After all that has happened in Gaza since October 7th, what we saw this past week is that the Palestinians still don’t believe they lost.
Thousands of Gazans were sacrificed in a war started by their reprehensible leaders. They were left defenseless above ground as Hamas fighters hid in tunnels. There wasn’t even one bomb shelter built for them to flee to. The tons of aid that was trucked in was hijacked by Hamas and sold off at inflated prices.
They suffered months of bombing, of displacement, of hardship and of suffering.
And now, as they flock back to their homes in the northern part of the strip, they see for themselves what Hamas has brought upon them.
The scale of the destruction is immense.
Just this past Thursday, after a visit to Gaza, President Trump’s Middle East envoy Steve Witkoff said, there is “almost nothing left” and rebuilding could take 10 to 15 years.
The Palestinians of Gaza, now that there is a ceasefire, are coming face to face with the reality of what their war has cost them, with its mountains of rubble and miles of misery.
Yet they continue to praise the Hamas death cult and embrace the terrorists.
All you have to do is watch the videos of two petrified young women and an 80-year old man, the freed hostages from this past week, being forced to run a gauntlet of ecstatic Gazans. Men, women, children cheering and jeering.
What are they cheering for? What are they celebrating? Their “victory” over the Jews.
Their delusion comes from the terrorist leaders of Gaza, the UN, UNRWA, the EU and so many others, who have told the Palestinians they are victims of Israeli colonialism, apartheid and occupation. They’ve been indoctrinated with the belief their land was stolen from them by the Jews and they have the right to return to the homes they left more than 75 years ago.
And, they have the useful idiots in the west glorifying their so-called resistance and delegitimizing Israel.
Delusionally, they believe Israel is just another October 7th away from collapse.
The Palestinians’ refusal to internalize what has befallen them is underpinned by a bottomless hatred for Jews that is passed down from generation to generation. That fact was articulated surprisingly well this past week by Senator Lindsey Graham.

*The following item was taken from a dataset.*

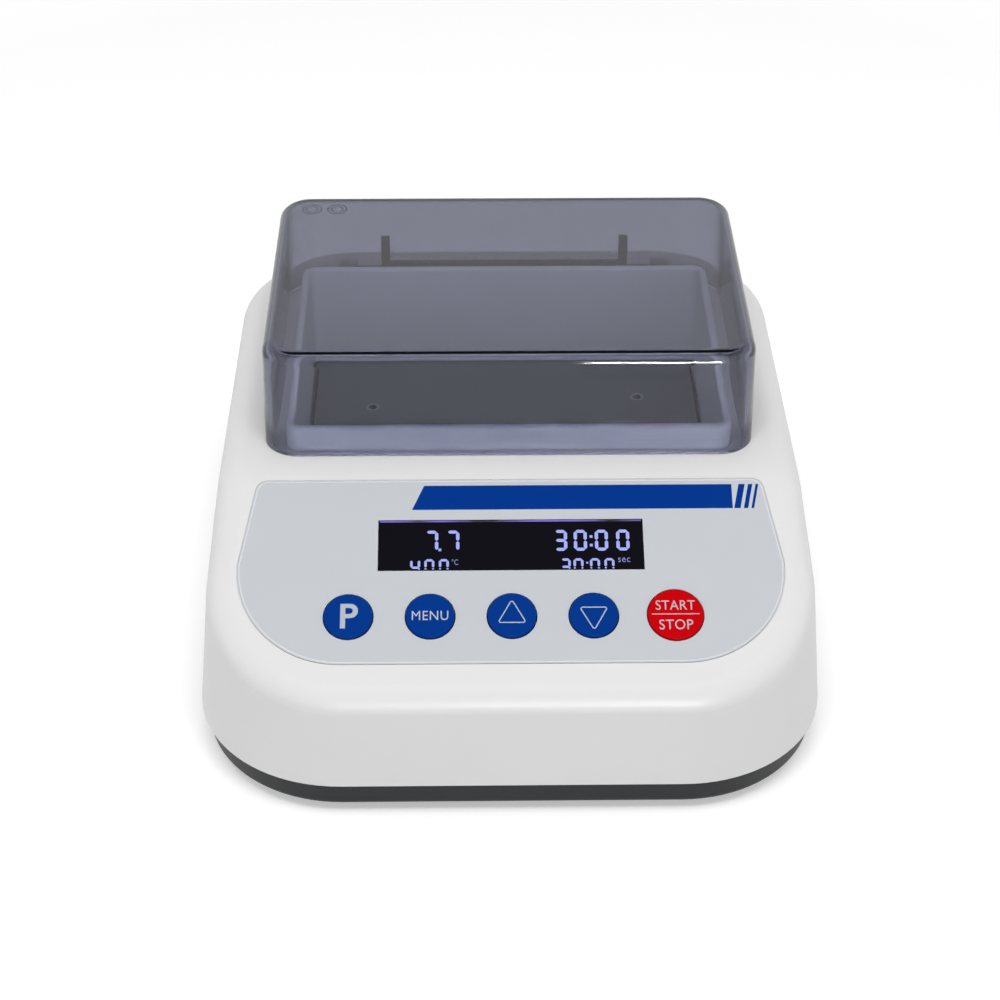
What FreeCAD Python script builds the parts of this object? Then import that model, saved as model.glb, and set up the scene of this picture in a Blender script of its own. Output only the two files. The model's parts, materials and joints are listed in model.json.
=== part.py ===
import FreeCAD, Part
import math
import os
import re
import Sketcher

# Bench-top dry bath incubator with a block well, a smoked lid and a sloping control panel.
# Millimetres. The origin is the middle of the outline at bench level, the front faces -Y, +Z is up.

SIZES = {
    "case_width": 191.0,
    "case_depth": 217.0,
    "rear_flat": 101.0,
    "deck_height": 76.0,
    "foot_height": 3.0,
    "tray_height": 10.0,
    "wall_draft": 6.2,
    "shoulder_radius": 9.0,
    "case_wall": 2.5,
    "panel_tilt": 25.1,
    "crease_setback": 72.7,
    "crease_radius": 25.0,
    "seat_gap": 0.3,
    "small_corner": 2.0,

    "tray_reveal": 0.6,
    "tray_draft": 11.3,
    "tray_floor": 2.5,
    "tray_edge_radius": 3.0,
    "lip_wall": 2.0,
    "lip_height": 4.0,
    "boss_radius": 4.0,
    "boss_inset_x": 21.5,
    "boss_inset_y": 28.5,
    "boss_foot": 6.0,
    "frame_boss_radius": 3.2,
    "pilot_radius": 1.25,
    "pilot_depth": 12.0,
    "shank_radius": 1.2,
    "shank_hole_radius": 1.7,
    "head_radius": 2.8,
    "head_height": 2.0,
    "head_recess": 1.0,
    "thread_end_gap": 1.0,
    "fan_head_radius": 3.4,
    "board_head_radius": 2.4,
    "foot_radius": 7.0,
    "foot_recess": 1.0,
    "foot_edge_round": 0.8,
    "foot_inset_x": 21.5,
    "foot_inset_y": 42.5,
    "vent_pitch": 7.0,
    "vent_width": 3.0,
    "vent_margin": 14.5,
    "vent_round": 1.45,
    "vent_count": 15,

    "well_setback": 86.0,
    "side_room": 29.5,
    "rear_room": 40.0,
    "well_depth": 35.5,
    "well_corner": 2.0,
    "rim_width": 2.6,
    "rim_rise": 8.3,
    "rim_round": 1.2,
    "ledge_width": 7.0,
    "ledge_thickness": 3.0,
    "flange_reach": 10.0,
    "flange_corner": 5.0,
    "flange_end_gap": 3.5,
    "flange_thickness": 2.5,
    "flange_drop": 6.0,
    "flange_screw_reach": 4.9,
    "flange_screw_inset": 10.0,
    "plate_gap": 0.8,
    "plate_thickness": 8.0,
    "tap_floor": 2.0,
    "block_screw_side_inset": 21.0,
    "block_screw_left_inset": 28.5,
    "block_screw_right_inset": 23.0,
    "module_side": 40.0,
    "module_thickness": 3.8,
    "module_spread": 26.0,
    "ceramic_thickness": 0.8,
    "foam_gap": 0.3,
    "foam_side_gap": 0.5,
    "foam_face_gap": 0.1,
    "sink_end_gap": 0.5,
    "sink_base": 5.0,
    "fin_height": 13.0,
    "fin_thickness": 1.4,
    "fin_margin": 12.0,
    "fin_count": 19,
    "sink_screw_inset": 4.0,
    "sink_screw_end": 9.0,
    "jacket_wall": 6.0,
    "jacket_gap": 3.0,
    "jacket_foot": 1.0,
    "sensor_radius": 2.0,
    "sensor_length": 30.0,
    "sensor_gap": 0.1,
    "sensor_port_gap": 0.5,
    "sensor_x": 20.0,
    "sensor_depth": 23.7,

    "key_setback": 27.4,
    "key_row_margin": 47.5,
    "key_diameter": 14.4,
    "start_key_diameter": 16.4,
    "key_proud": 0.8,
    "key_round": 0.6,
    "key_travel": 0.5,
    "key_flange": 1.1,
    "key_flange_thickness": 1.0,
    "plunger_radius": 3.4,
    "plunger_length": 3.7,
    "plunger_clearance": 0.1,
    "switch_side": 12.0,
    "switch_height": 4.5,
    "switch_floor": 0.8,
    "overlay_thickness": 0.5,
    "overlay_recess": 0.4,
    "overlay_gap": 0.15,
    "overlay_top": 46.0,
    "overlay_bottom": 15.2,
    "overlay_side_gap": 14.3,
    "overlay_narrowing": 4.9,
    "overlay_waist": 17.5,
    "overlay_corner": 31.0,
    "overlay_top_corner": 4.0,
    "window_width": 79.0,
    "window_height": 16.8,
    "window_centre": 23.6,
    "window_thickness": 1.8,
    "window_ledge": 2.0,
    "display_width": 84.0,
    "display_height": 23.0,
    "display_corner": 1.0,
    "board_thickness": 1.6,
    "control_board_side_gap": 29.0,
    "control_board_height": 48.0,
    "control_board_centre": 13.5,
    "control_screw_inset_x": 5.0,
    "control_screw_inset_y": 6.5,
    "control_boss_radius": 3.0,

    "lid_side_gap": 9.45,
    "lid_front_gap": 7.0,
    "lid_rear_gap": 5.5,
    "lid_height": 35.4,
    "lid_draft": 1.46,
    "lid_corner": 11.0,
    "lid_edge": 4.0,
    "lid_wall": 2.2,
    "hinge_reach": 4.5,
    "hinge_rise": 3.4,
    "barrel_radius": 2.8,
    "pin_radius": 1.0,
    "pin_clearance": 0.05,
    "arm_spread": 40.5,
    "arm_width": 2.9,
    "arm_rise": 13.5,
    "arm_depth": 3.2,
    "arm_gap": 0.04,
    "arm_foot": 2.4,
    "arm_shoulder": 2.2,
    "lug_spread": 53.5,
    "lug_width": 6.0,
    "lug_half": 3.3,
    "lug_round": 3.2,

    "fan_side": 50.0,
    "fan_thickness": 15.0,
    "fan_corner": 3.0,
    "fan_height": 42.4,
    "fan_bore": 23.4,
    "fan_hub": 12.0,
    "fan_screw_spread": 20.0,
    "fan_screw_hole": 2.2,
    "fan_screw_sink": 1.4,
    "fan_screw_grip": 9.0,
    "fan_front_gap": 1.0,
    "fan_back_gap": 0.6,
    "fan_cup_wall": 1.2,
    "fan_shaft": 1.5,
    "fan_disc": 3.0,
    "fan_sleeve": 3.2,
    "fan_arm_width": 2.6,
    "blade_count": 7,
    "blade_tip": 21.0,
    "blade_thickness": 1.2,
    "blade_spread": 1.6,
    "blade_root_half": 3.6,
    "blade_root_front": 2.0,
    "blade_root_back": 10.6,
    "blade_tip_half": 7.6,
    "blade_tip_front": 3.4,
    "blade_tip_back": 10.2,
    "grille_radius": 21.5,
    "grille_pitch": 4.6,
    "grille_slot": 2.4,
    "inlet_x": 16.0,
    "inlet_height": 39.0,
    "inlet_flange_width": 31.0,
    "inlet_flange_height": 24.0,
    "inlet_flange": 1.2,
    "inlet_width": 27.4,
    "inlet_body_height": 19.4,
    "inlet_body_depth": 20.0,
    "inlet_cavity_width": 24.2,
    "inlet_cavity_height": 16.2,
    "inlet_cavity_depth": 17.0,
    "inlet_cavity_corner": 4.0,
    "contact_width": 4.0,
    "contact_thickness": 2.0,
    "contact_tip": 6.6,
    "contact_tail": 6.5,
    "contact_spread": 7.0,
    "contact_side_y": 1.0,
    "contact_earth_y": -3.0,
    "rocker_x": 41.5,
    "rocker_height": 42.0,
    "switch_flange_width": 15.0,
    "switch_flange_height": 21.0,
    "switch_flange_corner": 1.5,
    "switch_body_width": 13.0,
    "switch_body_height": 19.0,
    "switch_body_depth": 15.0,
    "switch_cavity_width": 11.2,
    "switch_cavity_height": 17.2,
    "switch_cavity_depth": 10.0,
    "rocker_width": 10.4,
    "rocker_length": 15.4,
    "rocker_tilt": 10.0,
    "rocker_pivot": 3.0,
    "rocker_pin_reach": 1.0,
    "rocker_pin_gap": 0.1,
    "rocker_hollow": 0.6,
    "rocker_foot": 1.2,

    "power_board_width": 112.0,
    "power_board_length": 54.0,
    "power_board_setback": 43.0,
    "standoff_radius": 3.0,
    "standoff_height": 5.0,
    "standoff_inset": 4.0,
    "transformer_width": 30.0,
    "transformer_depth": 26.0,
    "transformer_height": 22.0,
    "cooler_width": 3.0,
    "cooler_depth": 36.0,
    "cooler_height": 18.0,
    "relay_width": 20.0,
    "relay_side": 15.0,
    "terminal_width": 34.0,
    "terminal_depth": 8.0,
    "terminal_height": 10.0,
    "capacitor_radius": 5.0,
    "capacitor_height": 20.0,
}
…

Graham said, “The most radicalized population on the planet is the young people in Gaza. From the time they are born to the time they die they are taught to kill and hate Jews.”

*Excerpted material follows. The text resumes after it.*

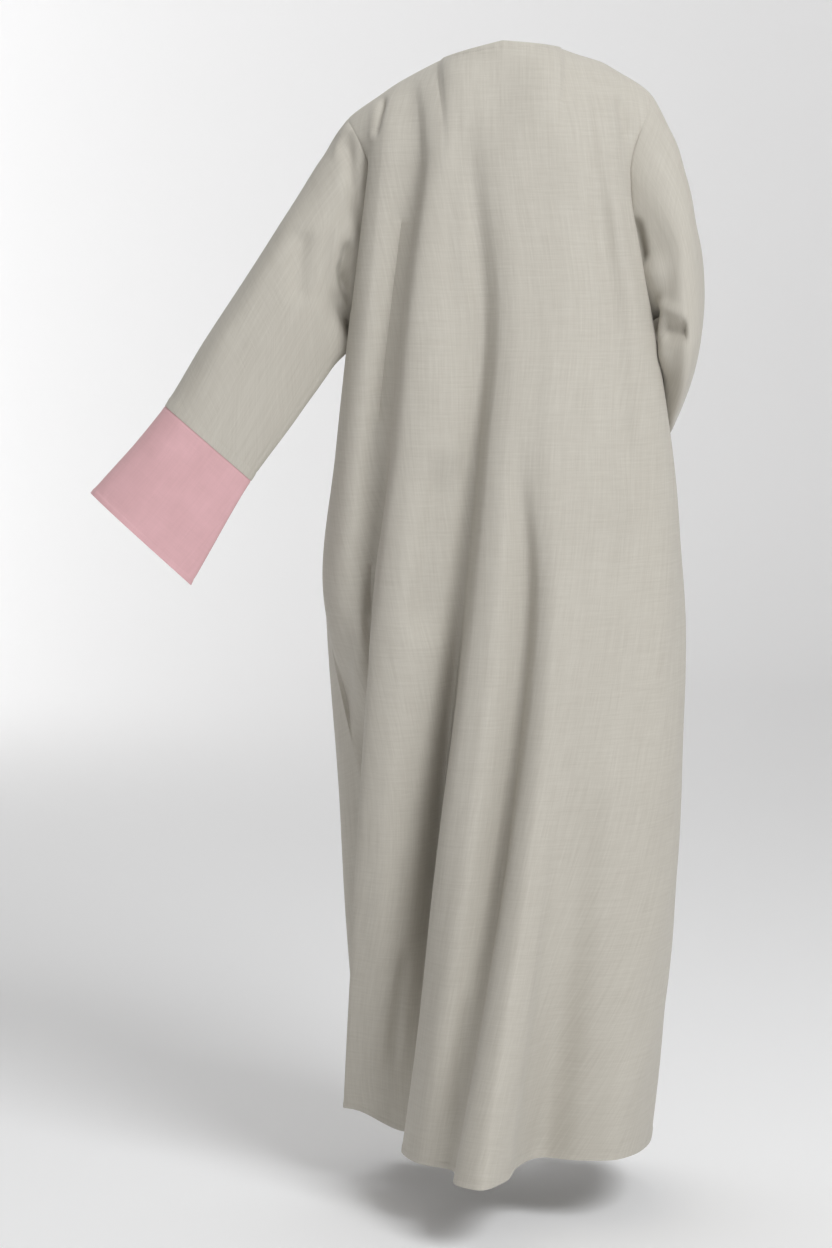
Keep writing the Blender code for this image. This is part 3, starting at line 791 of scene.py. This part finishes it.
@lru_cache(maxsize=2)
def garment(crease_strength):
    """Every piece of cloth, joined at its seams."""
    back = panel(BACK_LINES, "back", {0: "left", -1: "right"})
    across = back[0][:, 0]
    neck = NECK_HALF_WIDTH - SLACK
    grids = {
        "back": back,
        "front_left": panel(LEFT_FRONT_LINES, "front", {0: "left"}, across[across >= neck]),
        "front_right": panel(RIGHT_FRONT_LINES, "front", {0: "right"}, across[across <= -neck][::-1]),
    }
    for side, table, column in (("left", LEFT_SLEEVE, 0), ("right", RIGHT_SLEEVE, -1)):
        rings, seam_ring = sleeve_rings(table, armhole_loop(back, grids[f"front_{side}"], column))
        grids[f"sleeve_{side}"] = rings[: seam_ring + 1]
        grids[f"cuff_{side}"] = rings[seam_ring:]
    groups = seam_groups(grids)
    grids = {name: shifted(name, grid) for name, grid in grids.items()}
    for column in (0, -1):
        rounded(grids, grids["back"][0, column].copy())
    joined(grids, groups)
    middles = {"back": int(np.argmin(abs(across))), "front_left": -1, "front_right": -1}
    places, moved, relief = {}, {}, {}
    for name, grid in grids.items():
        level = 0 if is_tube(name) else len(shoulder_shares())
        places[name] = cloth_places(name, grid, middles.get(name, 0), level)
        normals = grid_normals(name, grid)
        outer, inner, pucker = edge_relief(name, grid, places[name])
        relief[name] = (outer, inner)
        clear = eased(seam_distance(name, grid) / UNEVEN_FROM_SEAM)
        across_cloth, down_cloth = np.moveaxis(places[name][:, : grid.shape[1]], -1, 0)
        uneven = waves(across_cloth, down_cloth, len(name), UNEVEN_LENGTHS)
        lift = UNEVEN_HEIGHT * crease_strength * uneven * clear + pucker
        moved[name] = creased(name, grid, normals, crease_strength) + normals * lift[..., None]
    joined(moved, groups)
    normals = {name: grid_normals(name, grid) for name, grid in moved.items()}
    joined(normals, groups)
    for given in normals.values():
        given /= np.linalg.norm(given, axis=2, keepdims=True)
    return {name: Cloth(name, moved[name], normals[name], *relief[name], places[name]) for name in grids}


def corner_places(cloth):
    """The cloth place of every corner of every quad."""
    left, right = cloth.places[:, :-1].copy(), cloth.places[:, 1:].copy()
    if is_tube(cloth.name):
        half = left.shape[1] // 2
        round_it = cloth.places[:, -1:, 0]
        left[:, half:, 0] -= round_it
        right[:, half:, 0] -= round_it
    corners = np.stack([left[:-1], left[1:], right[1:], right[:-1]], axis=2).reshape(-1, 4, 2)
    return corners[:, ::-1] if cloth.name in TURNED else corners


# The shell's edges stay crisp where its faces turn by more than this.
RIM_ANGLE = math.radians(60)


def cloth_mesh(cloth, thickness):
    """One piece of cloth as a closed thin shell round its middle surface."""
    rows, columns = cloth.grid.shape[:2]
    outer = (cloth.grid + cloth.normals * (thickness / 2 + cloth.outer)[..., None]).reshape(-1, 3)
    inner = (cloth.grid - cloth.normals * (thickness / 2 + cloth.inner)[..., None]).reshape(-1, 3)
    quads = cloth_faces(cloth.name, cloth.grid)
    count = rows * columns
    directed = {(a, b) for quad in quads.tolist() for a, b in zip(quad, quad[1:] + quad[:1])}
    rims = np.array(sorted((b, a, a + count, b + count) for a, b in directed if (b, a) not in directed))
    faces = np.concatenate([quads, quads[:, ::-1] + count, rims])
    mesh = bpy.data.meshes.new(f"{cloth.name}_cloth")
    mesh.from_pydata(np.concatenate([outer, inner]).tolist(), [], faces.tolist())
    corners = corner_places(cloth)
    flat = cloth.places[:, :columns].reshape(-1, 2)
    all_corners = np.concatenate([corners, corners[:, ::-1], flat[rims % count]]).reshape(-1, 2)
    place = mesh.attributes.new("cloth_place", "FLOAT_VECTOR", "CORNER")
    place.data.foreach_set("vector", np.column_stack([all_corners, np.zeros(len(all_corners))]).ravel())
    mesh.shade_smooth()
    mesh.set_sharp_from_angle(angle=RIM_ANGLE)
    return mesh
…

What Graham said is backed up firsthand by the freed hostage, Liri Elbag. Liri told her father, as she recuperates in an Israeli hospital after her release from Hamas hell, “Dad, there are two million terrorists [in Gaza], make no mistake. I sat with eight and four year old children who were cursing the Jews.”
Their hatred runs so deep. Their delusions run so deep.
If you argue that the Israelis are to blame, that they’ve inflicted so much pain on Gaza that it makes peace impossible, history tells us that’s not true.
What Israel has done in Gaza is no where near the brutality and destruction inflicted on Japan and Germany in World War II by the United States and the allies.
The number of German civilian deaths due to the war, is estimated to be about 800,000.
German cities like Dresden were cruelly, and some say needlessly, bombed into oblivion.
But on May 7th, 1945, in Reims, France, Germany surrendered to the allies. The war ended, the German people made peace. They accepted defeat.
We know all too well what happened to Imperial Japan.
The United States dropped two atomic bombs that brought the war to an end. Hiroshima and Nagasaki were vaporized. Tokyo was also leveled in a firestorm of American bombing.
Estimates of Japanese civilian deaths in World War II are in the two to three million range.
But on September 2, 1945, the Japanese military surrendered aboard the USS Missouri in Tokyo Bay. The Japanese people made peace. They accepted defeat.
General Douglas MacArthur virtually wrote their new constitution and created a parliamentary democracy.
In Germany, the painstaking process of denazification was undertaken in all layers of German society and government. There were some Nazis that slipped through the cracks and who weren’t punished, but a viable and a peaceful German democracy was established.
In defeat, there was an acceptance that things had to change. There was a will for peace. That’s clearly not the case in Gaza.
So, the politicians and the diplomats can blah-blah all they want about the “day after” in Gaza, of a rebuilt and reimagined Gaza. But at the heart of the problem are the people of Gaza. They are no closer to accepting defeat and embracing peace than they were a year and a half ago.
They still chant victory! and vow there will be more October 7th’s.
After all the death and destruction, after all the heartache and pain, that’s the cruel reality, the real reality if you will, of the war in Gaza.
The Palestinians are no closer to living in peace with the Israelis because they cannot accept defeat and turn to peace.
And that’s why this war will not be the war to end all wars in Gaza. One side won, but the other side refuses to admit it lost.